■ Exercise: Starting at the line that contains "module ear_piece(k, ear_angle, hollow)" and stopping at the line that contains "shown = obj.evaluated_get(depsgraph)", repeat every line exactly, the two end lines included, and nothing else.

■ Extracted entries:

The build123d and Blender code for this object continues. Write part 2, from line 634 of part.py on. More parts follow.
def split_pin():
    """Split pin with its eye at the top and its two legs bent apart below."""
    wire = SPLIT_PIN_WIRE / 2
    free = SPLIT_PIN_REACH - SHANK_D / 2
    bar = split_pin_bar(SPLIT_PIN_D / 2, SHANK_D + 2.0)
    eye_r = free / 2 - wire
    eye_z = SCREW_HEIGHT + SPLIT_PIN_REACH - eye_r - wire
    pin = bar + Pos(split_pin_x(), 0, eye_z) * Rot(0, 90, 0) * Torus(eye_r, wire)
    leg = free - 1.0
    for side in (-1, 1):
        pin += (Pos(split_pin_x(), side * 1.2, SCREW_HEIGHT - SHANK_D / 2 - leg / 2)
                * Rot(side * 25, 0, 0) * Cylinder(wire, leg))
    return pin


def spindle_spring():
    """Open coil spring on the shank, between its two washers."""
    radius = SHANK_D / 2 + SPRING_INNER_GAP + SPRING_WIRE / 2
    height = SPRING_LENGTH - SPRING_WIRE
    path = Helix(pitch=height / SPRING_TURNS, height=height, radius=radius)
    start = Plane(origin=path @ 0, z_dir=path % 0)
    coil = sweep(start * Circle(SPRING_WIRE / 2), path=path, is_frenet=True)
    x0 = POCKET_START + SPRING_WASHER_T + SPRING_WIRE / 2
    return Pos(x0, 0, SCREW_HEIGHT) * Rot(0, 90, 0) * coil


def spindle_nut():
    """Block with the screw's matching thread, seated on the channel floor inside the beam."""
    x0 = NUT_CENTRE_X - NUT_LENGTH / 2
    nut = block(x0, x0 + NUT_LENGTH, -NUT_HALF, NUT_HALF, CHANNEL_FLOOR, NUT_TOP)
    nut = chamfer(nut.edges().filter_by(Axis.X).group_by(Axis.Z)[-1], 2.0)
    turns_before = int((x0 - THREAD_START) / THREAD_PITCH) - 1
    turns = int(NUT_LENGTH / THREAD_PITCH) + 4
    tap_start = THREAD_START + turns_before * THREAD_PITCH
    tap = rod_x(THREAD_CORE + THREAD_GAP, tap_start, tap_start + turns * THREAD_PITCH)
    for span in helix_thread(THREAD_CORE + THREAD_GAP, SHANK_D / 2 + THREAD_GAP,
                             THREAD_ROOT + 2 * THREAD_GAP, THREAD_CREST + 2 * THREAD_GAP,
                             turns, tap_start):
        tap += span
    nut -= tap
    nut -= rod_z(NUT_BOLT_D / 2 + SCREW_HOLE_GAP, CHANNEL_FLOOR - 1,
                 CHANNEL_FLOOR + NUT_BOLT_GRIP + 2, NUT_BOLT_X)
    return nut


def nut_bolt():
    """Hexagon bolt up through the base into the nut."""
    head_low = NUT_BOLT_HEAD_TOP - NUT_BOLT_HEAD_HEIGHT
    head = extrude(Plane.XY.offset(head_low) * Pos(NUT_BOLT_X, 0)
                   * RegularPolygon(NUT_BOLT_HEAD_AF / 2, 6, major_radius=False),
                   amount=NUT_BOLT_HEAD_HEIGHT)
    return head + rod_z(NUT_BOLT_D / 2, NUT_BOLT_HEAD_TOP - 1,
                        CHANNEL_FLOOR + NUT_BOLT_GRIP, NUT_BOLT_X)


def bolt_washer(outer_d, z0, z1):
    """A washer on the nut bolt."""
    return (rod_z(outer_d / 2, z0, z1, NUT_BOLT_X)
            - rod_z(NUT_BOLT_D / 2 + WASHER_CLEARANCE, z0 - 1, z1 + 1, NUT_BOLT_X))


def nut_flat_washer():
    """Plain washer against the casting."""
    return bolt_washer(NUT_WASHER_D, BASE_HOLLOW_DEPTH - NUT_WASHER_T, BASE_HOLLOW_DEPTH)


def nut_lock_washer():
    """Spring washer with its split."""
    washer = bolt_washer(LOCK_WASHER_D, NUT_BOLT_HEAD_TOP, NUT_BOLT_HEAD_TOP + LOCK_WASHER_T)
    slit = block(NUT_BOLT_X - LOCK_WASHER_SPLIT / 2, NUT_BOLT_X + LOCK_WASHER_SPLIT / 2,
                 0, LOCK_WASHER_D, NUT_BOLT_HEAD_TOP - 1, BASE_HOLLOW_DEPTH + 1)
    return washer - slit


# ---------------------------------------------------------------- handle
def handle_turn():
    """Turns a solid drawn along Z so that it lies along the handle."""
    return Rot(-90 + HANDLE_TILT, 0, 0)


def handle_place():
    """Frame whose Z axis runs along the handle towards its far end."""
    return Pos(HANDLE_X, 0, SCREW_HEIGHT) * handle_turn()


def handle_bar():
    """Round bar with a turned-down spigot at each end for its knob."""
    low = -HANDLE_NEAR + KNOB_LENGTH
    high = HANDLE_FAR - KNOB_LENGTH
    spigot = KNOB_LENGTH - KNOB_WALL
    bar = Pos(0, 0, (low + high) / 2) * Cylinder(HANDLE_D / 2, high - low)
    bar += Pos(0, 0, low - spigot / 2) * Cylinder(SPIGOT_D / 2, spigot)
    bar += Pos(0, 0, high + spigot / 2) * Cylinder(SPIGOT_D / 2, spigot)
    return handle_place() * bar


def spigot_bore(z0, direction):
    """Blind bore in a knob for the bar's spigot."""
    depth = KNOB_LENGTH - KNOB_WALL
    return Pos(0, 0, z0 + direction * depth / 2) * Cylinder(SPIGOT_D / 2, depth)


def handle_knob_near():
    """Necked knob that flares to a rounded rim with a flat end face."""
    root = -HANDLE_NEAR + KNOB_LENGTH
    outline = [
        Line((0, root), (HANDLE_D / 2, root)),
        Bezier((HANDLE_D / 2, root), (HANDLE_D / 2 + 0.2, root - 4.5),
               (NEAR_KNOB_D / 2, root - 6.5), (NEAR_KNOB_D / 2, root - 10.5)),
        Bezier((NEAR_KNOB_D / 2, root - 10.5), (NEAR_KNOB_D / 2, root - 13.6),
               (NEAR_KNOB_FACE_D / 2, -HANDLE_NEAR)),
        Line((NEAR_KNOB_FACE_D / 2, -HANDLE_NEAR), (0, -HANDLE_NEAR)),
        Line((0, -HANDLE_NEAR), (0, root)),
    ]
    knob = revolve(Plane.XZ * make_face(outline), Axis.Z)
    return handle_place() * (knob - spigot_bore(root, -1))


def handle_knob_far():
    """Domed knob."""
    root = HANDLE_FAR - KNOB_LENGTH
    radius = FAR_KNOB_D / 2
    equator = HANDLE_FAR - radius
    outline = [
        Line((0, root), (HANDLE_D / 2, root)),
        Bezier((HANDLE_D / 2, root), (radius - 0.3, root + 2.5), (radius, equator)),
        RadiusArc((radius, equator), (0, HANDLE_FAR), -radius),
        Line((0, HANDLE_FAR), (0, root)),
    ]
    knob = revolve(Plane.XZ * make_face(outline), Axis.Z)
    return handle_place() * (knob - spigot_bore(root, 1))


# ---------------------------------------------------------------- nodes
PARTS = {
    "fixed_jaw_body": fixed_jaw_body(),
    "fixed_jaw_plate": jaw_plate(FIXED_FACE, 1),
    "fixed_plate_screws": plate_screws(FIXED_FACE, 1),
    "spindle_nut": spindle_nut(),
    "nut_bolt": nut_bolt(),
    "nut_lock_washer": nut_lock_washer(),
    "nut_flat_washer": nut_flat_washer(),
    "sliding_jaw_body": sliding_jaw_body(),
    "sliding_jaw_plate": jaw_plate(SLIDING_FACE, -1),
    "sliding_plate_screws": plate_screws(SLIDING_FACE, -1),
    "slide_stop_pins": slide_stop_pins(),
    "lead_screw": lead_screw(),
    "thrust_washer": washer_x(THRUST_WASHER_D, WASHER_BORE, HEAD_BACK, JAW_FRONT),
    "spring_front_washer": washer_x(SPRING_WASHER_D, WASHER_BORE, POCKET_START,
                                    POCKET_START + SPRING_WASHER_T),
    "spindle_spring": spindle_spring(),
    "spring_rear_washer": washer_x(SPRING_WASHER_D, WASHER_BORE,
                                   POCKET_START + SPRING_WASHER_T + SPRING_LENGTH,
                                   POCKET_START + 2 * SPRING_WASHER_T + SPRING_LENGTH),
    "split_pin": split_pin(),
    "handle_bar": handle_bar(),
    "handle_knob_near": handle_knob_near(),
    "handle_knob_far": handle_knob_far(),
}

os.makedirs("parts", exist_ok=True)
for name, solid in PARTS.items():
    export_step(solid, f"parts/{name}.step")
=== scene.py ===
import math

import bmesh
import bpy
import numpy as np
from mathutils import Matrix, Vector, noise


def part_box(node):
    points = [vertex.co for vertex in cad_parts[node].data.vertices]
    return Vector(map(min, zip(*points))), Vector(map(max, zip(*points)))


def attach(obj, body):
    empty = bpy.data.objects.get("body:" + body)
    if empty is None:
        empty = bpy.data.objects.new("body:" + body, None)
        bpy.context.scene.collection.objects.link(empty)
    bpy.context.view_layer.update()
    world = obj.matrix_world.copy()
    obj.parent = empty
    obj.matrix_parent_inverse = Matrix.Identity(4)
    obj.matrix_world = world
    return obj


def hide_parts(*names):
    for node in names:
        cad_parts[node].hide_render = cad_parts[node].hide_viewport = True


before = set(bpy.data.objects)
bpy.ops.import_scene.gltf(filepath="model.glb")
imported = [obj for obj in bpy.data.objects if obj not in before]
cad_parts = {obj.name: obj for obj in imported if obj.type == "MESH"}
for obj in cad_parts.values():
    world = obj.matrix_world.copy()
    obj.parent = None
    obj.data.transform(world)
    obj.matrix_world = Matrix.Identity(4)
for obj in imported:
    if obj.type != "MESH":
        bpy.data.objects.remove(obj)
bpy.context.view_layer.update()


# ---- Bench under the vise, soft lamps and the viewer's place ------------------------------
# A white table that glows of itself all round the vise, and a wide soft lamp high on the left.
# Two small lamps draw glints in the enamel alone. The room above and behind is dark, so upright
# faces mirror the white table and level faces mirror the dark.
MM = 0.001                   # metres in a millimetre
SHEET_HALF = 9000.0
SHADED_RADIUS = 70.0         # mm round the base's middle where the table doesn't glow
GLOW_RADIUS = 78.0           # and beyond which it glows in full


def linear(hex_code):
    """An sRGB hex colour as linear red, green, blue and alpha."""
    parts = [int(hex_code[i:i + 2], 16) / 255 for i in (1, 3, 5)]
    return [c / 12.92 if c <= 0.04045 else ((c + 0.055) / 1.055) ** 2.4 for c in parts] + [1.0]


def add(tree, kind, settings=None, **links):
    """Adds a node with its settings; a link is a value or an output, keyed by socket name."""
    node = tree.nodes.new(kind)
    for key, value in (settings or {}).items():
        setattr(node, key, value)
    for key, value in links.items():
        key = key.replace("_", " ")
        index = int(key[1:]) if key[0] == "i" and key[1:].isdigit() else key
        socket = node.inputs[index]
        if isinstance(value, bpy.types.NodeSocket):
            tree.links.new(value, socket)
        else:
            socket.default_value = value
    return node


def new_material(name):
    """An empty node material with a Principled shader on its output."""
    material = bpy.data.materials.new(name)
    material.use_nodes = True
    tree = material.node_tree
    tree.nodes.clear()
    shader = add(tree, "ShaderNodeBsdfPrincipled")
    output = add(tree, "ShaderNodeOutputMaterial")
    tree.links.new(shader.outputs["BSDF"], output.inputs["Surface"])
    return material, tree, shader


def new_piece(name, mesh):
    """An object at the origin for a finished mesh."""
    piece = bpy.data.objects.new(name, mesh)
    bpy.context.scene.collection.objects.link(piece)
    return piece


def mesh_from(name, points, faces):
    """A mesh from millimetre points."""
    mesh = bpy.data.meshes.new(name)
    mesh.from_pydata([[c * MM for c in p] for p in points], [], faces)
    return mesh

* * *

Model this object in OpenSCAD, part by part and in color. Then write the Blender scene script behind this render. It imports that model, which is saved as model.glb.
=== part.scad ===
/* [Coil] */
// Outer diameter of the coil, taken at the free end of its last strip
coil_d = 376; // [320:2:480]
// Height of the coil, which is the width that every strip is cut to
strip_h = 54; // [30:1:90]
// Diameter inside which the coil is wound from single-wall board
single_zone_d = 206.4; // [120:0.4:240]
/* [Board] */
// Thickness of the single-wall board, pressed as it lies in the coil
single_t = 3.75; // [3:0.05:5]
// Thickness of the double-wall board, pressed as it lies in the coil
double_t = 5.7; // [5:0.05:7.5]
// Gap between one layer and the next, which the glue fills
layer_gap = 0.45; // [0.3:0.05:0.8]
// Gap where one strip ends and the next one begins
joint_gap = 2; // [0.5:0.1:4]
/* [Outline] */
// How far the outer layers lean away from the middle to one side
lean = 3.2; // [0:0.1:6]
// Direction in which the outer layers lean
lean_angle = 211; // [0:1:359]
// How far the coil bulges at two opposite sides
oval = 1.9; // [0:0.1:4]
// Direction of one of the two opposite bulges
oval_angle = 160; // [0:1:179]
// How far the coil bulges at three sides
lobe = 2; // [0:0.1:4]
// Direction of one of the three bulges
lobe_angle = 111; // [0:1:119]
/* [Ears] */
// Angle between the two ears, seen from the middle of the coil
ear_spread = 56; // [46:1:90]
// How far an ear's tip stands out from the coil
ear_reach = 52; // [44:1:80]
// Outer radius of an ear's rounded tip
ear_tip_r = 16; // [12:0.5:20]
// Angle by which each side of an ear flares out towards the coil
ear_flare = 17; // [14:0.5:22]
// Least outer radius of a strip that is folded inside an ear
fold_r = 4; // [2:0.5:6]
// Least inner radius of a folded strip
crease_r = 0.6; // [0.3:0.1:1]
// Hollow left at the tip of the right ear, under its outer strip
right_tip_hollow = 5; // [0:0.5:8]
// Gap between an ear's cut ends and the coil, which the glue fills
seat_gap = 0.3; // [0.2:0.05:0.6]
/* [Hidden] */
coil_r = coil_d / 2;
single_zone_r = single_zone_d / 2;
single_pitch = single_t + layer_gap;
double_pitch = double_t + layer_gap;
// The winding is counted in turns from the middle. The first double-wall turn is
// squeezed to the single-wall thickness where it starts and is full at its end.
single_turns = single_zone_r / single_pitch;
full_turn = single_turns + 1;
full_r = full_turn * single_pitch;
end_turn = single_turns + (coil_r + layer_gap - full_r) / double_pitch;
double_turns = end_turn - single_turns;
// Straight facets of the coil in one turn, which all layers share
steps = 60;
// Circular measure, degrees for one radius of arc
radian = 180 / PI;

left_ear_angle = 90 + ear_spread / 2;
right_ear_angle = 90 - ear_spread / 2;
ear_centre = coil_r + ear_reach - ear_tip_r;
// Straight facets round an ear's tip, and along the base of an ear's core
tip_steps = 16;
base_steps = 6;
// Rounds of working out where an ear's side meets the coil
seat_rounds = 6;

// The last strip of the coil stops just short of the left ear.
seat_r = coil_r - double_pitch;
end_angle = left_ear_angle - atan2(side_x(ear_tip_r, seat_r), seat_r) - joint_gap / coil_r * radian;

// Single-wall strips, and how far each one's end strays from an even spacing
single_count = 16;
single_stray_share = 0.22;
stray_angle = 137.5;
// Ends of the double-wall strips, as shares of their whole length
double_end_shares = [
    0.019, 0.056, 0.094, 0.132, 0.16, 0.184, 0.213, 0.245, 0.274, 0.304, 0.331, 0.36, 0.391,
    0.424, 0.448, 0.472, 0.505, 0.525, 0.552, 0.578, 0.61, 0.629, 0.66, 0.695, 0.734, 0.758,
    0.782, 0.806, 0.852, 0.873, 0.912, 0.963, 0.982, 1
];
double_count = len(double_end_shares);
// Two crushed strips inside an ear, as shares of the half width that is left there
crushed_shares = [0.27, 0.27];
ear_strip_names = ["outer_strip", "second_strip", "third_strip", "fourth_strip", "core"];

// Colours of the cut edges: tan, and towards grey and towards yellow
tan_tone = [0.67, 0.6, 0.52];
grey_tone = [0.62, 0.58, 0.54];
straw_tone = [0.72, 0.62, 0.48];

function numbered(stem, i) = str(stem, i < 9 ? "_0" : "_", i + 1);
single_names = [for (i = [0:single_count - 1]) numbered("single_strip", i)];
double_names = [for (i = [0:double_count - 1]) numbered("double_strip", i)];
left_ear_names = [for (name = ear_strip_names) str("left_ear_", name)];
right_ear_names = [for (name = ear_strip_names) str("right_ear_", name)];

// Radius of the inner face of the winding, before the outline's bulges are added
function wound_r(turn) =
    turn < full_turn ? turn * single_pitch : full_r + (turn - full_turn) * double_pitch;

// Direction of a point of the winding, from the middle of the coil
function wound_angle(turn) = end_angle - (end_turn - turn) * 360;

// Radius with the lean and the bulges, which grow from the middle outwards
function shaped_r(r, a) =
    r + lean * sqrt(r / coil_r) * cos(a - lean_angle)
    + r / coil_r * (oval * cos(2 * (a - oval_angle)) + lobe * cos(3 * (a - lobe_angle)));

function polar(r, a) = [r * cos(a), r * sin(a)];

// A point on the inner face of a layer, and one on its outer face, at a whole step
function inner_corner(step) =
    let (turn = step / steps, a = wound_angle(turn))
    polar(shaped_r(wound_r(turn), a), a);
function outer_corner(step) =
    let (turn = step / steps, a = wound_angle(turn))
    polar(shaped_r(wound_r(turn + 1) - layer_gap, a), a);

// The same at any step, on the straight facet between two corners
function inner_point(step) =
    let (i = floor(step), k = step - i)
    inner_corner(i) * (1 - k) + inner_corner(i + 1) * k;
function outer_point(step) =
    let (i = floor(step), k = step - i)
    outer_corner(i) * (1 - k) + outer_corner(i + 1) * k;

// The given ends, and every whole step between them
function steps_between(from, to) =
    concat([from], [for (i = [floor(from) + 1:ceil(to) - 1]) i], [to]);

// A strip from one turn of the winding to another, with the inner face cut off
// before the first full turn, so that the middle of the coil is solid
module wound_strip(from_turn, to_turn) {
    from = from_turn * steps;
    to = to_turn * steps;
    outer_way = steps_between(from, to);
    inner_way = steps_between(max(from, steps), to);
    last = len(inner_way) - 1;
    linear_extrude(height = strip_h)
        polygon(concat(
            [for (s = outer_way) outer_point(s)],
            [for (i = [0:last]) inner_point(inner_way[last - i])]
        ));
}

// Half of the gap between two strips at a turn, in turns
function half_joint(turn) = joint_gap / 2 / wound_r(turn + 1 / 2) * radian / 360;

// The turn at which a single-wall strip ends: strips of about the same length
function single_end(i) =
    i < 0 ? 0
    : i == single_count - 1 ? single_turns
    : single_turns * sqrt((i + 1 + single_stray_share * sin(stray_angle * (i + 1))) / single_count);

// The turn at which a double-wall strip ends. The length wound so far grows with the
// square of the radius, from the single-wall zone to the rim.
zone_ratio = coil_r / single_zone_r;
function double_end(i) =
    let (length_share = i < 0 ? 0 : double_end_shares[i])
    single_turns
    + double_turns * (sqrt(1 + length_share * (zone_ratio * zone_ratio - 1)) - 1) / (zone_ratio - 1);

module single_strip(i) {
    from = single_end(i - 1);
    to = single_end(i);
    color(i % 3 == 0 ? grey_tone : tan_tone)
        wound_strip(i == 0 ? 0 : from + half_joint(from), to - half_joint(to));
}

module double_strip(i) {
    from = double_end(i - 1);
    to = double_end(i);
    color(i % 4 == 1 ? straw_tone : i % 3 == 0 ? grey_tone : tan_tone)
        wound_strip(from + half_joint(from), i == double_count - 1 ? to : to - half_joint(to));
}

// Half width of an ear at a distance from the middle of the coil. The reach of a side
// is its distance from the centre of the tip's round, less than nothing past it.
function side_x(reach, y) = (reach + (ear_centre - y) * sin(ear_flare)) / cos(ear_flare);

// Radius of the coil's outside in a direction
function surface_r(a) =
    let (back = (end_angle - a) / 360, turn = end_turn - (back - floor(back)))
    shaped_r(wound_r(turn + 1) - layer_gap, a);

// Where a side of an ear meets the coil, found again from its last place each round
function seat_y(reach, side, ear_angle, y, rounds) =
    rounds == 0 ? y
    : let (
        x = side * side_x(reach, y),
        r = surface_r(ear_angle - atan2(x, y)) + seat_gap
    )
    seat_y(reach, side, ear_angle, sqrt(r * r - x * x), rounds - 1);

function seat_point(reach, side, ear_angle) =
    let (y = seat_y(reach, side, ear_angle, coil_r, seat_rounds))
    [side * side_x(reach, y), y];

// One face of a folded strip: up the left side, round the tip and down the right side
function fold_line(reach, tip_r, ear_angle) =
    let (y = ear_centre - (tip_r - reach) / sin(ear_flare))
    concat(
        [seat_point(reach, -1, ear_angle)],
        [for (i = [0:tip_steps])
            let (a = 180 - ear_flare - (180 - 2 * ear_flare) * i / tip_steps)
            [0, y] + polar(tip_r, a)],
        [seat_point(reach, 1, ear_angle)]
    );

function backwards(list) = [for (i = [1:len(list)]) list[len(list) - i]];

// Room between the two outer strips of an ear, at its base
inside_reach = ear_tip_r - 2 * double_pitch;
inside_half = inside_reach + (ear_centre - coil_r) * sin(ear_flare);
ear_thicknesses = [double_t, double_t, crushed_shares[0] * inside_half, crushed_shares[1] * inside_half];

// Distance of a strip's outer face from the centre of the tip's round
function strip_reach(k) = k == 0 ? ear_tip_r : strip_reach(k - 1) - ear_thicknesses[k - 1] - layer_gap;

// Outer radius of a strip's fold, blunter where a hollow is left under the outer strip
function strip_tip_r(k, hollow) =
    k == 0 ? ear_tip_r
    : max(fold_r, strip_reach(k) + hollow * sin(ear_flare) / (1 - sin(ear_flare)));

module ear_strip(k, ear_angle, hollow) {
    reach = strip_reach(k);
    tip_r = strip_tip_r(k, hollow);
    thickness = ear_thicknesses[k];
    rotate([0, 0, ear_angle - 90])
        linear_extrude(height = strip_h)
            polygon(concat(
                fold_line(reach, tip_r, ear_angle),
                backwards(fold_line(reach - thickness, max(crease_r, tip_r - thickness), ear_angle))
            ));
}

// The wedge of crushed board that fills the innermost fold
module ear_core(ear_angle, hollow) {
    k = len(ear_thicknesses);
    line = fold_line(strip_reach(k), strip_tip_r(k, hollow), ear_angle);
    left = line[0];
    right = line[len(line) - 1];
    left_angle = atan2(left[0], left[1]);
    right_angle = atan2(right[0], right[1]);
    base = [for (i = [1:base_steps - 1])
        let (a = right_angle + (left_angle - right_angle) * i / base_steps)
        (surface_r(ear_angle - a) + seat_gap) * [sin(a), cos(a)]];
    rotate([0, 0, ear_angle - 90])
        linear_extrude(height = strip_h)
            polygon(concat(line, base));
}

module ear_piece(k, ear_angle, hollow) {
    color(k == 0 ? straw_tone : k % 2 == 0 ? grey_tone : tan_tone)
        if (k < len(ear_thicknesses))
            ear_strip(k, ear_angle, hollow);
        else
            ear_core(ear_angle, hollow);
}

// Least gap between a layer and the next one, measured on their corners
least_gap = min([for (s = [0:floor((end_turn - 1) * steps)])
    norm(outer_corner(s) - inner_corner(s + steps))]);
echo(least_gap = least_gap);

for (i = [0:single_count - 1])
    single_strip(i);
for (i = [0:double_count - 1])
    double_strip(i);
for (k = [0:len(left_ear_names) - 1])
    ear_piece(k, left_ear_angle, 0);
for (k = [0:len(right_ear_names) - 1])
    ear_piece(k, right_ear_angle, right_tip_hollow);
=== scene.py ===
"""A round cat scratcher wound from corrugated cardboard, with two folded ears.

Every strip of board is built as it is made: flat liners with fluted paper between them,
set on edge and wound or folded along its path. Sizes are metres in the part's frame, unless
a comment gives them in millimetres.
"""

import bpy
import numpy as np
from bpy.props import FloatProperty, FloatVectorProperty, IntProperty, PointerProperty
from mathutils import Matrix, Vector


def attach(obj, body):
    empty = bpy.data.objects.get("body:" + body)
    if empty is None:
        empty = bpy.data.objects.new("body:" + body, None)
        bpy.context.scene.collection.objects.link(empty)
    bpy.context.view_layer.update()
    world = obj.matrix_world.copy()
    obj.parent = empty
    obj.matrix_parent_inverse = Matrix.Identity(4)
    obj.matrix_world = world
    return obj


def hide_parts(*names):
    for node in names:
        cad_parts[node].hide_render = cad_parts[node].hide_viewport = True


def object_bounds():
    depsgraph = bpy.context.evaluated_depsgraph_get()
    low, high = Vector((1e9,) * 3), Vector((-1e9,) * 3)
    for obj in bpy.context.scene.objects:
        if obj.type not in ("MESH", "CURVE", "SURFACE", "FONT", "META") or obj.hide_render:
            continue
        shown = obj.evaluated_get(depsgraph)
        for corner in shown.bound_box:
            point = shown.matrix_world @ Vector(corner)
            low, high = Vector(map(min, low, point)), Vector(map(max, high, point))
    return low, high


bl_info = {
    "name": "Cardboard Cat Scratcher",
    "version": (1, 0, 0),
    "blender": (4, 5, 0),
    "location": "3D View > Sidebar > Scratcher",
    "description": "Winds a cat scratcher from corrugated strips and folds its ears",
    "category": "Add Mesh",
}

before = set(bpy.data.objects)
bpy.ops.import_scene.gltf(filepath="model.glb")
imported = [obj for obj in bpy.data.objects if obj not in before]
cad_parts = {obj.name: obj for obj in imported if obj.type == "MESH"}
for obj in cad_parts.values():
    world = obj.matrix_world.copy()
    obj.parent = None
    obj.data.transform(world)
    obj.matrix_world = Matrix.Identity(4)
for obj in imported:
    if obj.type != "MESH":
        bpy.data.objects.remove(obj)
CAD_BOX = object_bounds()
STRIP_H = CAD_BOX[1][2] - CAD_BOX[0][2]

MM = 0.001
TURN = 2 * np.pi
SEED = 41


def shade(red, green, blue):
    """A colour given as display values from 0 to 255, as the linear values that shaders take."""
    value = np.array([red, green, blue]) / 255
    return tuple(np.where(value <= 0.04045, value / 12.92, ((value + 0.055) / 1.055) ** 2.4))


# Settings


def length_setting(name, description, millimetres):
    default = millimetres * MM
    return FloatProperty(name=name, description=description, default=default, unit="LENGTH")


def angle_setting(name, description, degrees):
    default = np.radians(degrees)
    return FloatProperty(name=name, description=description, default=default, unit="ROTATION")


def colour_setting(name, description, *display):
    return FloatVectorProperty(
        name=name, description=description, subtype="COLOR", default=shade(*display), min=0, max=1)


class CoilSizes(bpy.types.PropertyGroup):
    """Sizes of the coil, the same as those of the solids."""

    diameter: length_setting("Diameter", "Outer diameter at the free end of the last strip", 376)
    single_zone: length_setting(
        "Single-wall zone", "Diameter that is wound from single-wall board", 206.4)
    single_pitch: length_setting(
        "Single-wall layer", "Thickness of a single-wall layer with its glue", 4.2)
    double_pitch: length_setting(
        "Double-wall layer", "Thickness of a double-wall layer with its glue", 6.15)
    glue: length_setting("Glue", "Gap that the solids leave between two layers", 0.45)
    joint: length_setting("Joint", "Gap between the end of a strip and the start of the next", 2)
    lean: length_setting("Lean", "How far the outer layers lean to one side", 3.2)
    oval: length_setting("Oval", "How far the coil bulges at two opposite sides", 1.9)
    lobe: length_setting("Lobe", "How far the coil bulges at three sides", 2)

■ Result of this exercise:
module ear_piece(k, ear_angle, hollow) {
    color(k == 0 ? straw_tone : k % 2 == 0 ? grey_tone : tan_tone)
        if (k < len(ear_thicknesses))
            ear_strip(k, ear_angle, hollow);
        else
            ear_core(ear_angle, hollow);
}

// Least gap between a layer and the next one, measured on their corners
least_gap = min([for (s = [0:floor((end_turn - 1) * steps)])
    norm(outer_corner(s) - inner_corner(s + steps))]);
echo(least_gap = least_gap);

for (i = [0:single_count - 1])
    single_strip(i);
for (i = [0:double_count - 1])
    double_strip(i);
for (k = [0:len(left_ear_names) - 1])
    ear_piece(k, left_ear_angle, 0);
for (k = [0:len(right_ear_names) - 1])
    ear_piece(k, right_ear_angle, right_tip_hollow);
=== scene.py ===
"""A round cat scratcher wound from corrugated cardboard, with two folded ears.

Every strip of board is built as it is made: flat liners with fluted paper between them,
set on edge and wound or folded along its path. Sizes are metres in the part's frame, unless
a comment gives them in millimetres.
"""

import bpy
import numpy as np
from bpy.props import FloatProperty, FloatVectorProperty, IntProperty, PointerProperty
from mathutils import Matrix, Vector


def attach(obj, body):
    empty = bpy.data.objects.get("body:" + body)
    if empty is None:
        empty = bpy.data.objects.new("body:" + body, None)
        bpy.context.scene.collection.objects.link(empty)
    bpy.context.view_layer.update()
    world = obj.matrix_world.copy()
    obj.parent = empty
    obj.matrix_parent_inverse = Matrix.Identity(4)
    obj.matrix_world = world
    return obj


def hide_parts(*names):
    for node in names:
        cad_parts[node].hide_render = cad_parts[node].hide_viewport = True


def object_bounds():
    depsgraph = bpy.context.evaluated_depsgraph_get()
    low, high = Vector((1e9,) * 3), Vector((-1e9,) * 3)
    for obj in bpy.context.scene.objects:
        if obj.type not in ("MESH", "CURVE", "SURFACE", "FONT", "META") or obj.hide_render:
            continue
        shown = obj.evaluated_get(depsgraph)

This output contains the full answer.